GDPR for Healthcare Professionals – Fair Processing Information


Transparency is a key element of the GDPR. Article 5 states that data must be processed “lawfully, fairly and in a transparent manner in relating to the data subject”. “Fair and transparent” processing means that the data controller must provide information to data subjects about the processing of their data, unless the data subject already has this information.

How can transparency be ensured?

The GDPR sets out specific information which must be provided to data subjects when their personal data is being processed in order to maintain transparency. This information must be:

  • concise, transparent, intelligible and easily accessible;
  • written in clear, plain language (especially if it is in relation to a child’s personal data); and
  • free of charge.

The purpose of such requirements is to ensure that privacy information provided to data subjects is easily understandable and clear to data subjects.

Under the GDPR, there is now an explicit emphasis on making privacy information suitable for children – this is additional to the requirements of the DPA. This means that data controllers will have to consider the ability of the children to comprehend the notices in the age group that they are processing and tailor their notices accordingly.

How can privacy information be presented?


In the majority of situations where privacy information needs to be presented to data subjects, a ‘Privacy Notice’ will be the most effective way of delivery.

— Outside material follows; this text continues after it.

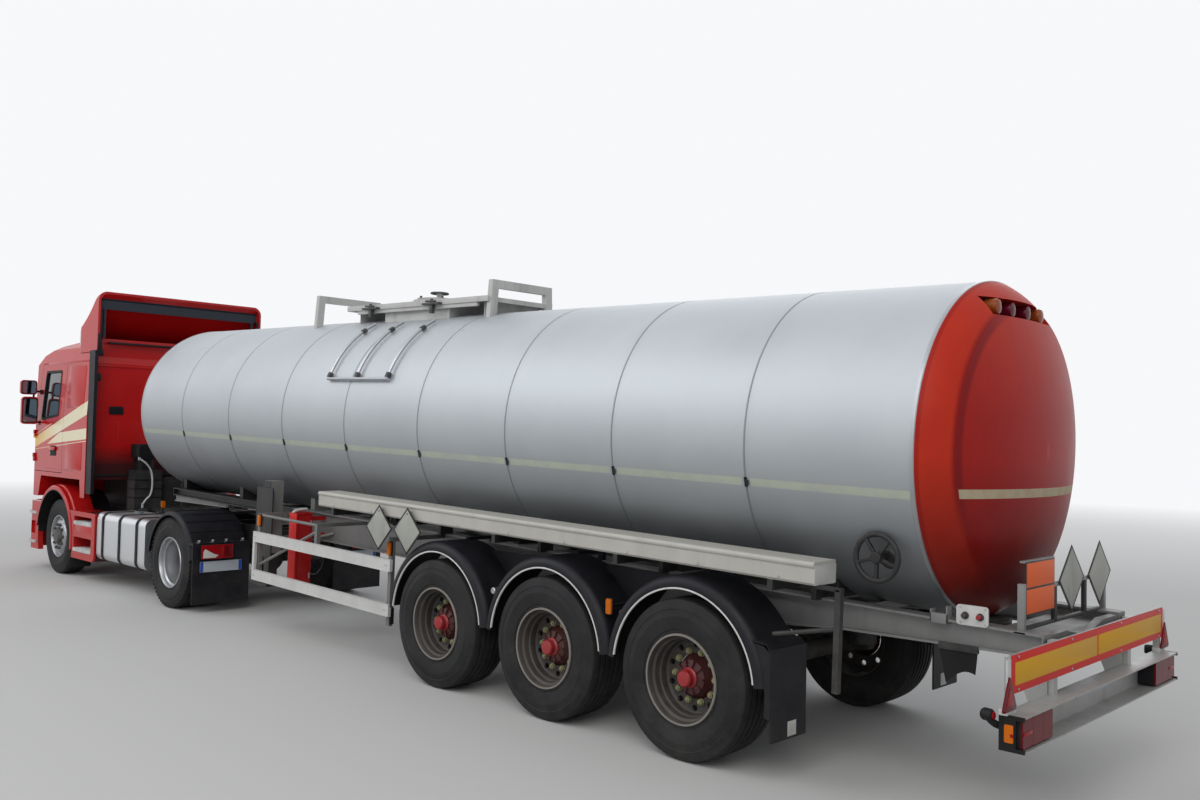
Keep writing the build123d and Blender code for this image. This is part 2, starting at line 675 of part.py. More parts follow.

A Privacy Notice should include:

  • the identity and the contact details of the data controller;
  • the contact details of the company’s data protection officer (if applicable)
  • how the company will use and store the collected personal data;
  • the legal basis for the collection, use and storage of the data;
  • whether the data will be shared with any third parties;
  • whether the data will be transferred to a third country or international organisation, including how the personal data will be protected;
  • details as to how long personal data will be stored, or the criteria used to determine how long this will be;
  • details of how the individual can obtain a copy of information held about them;
  • details of the individual’s right to lodge a complaint with the ICO; and
  • details of whether the personal data is provided as a statutory or contractual requirement, as well as whether the individual is obliged to provide the personal data and what the possible consequences of failure to provide such personal data are.

It is imperative that healthcare organisations begin to consider how they will present this information, particularly where they are to be collecting children’s data, as the data of the implementation of the GDPR on 25 May 2018.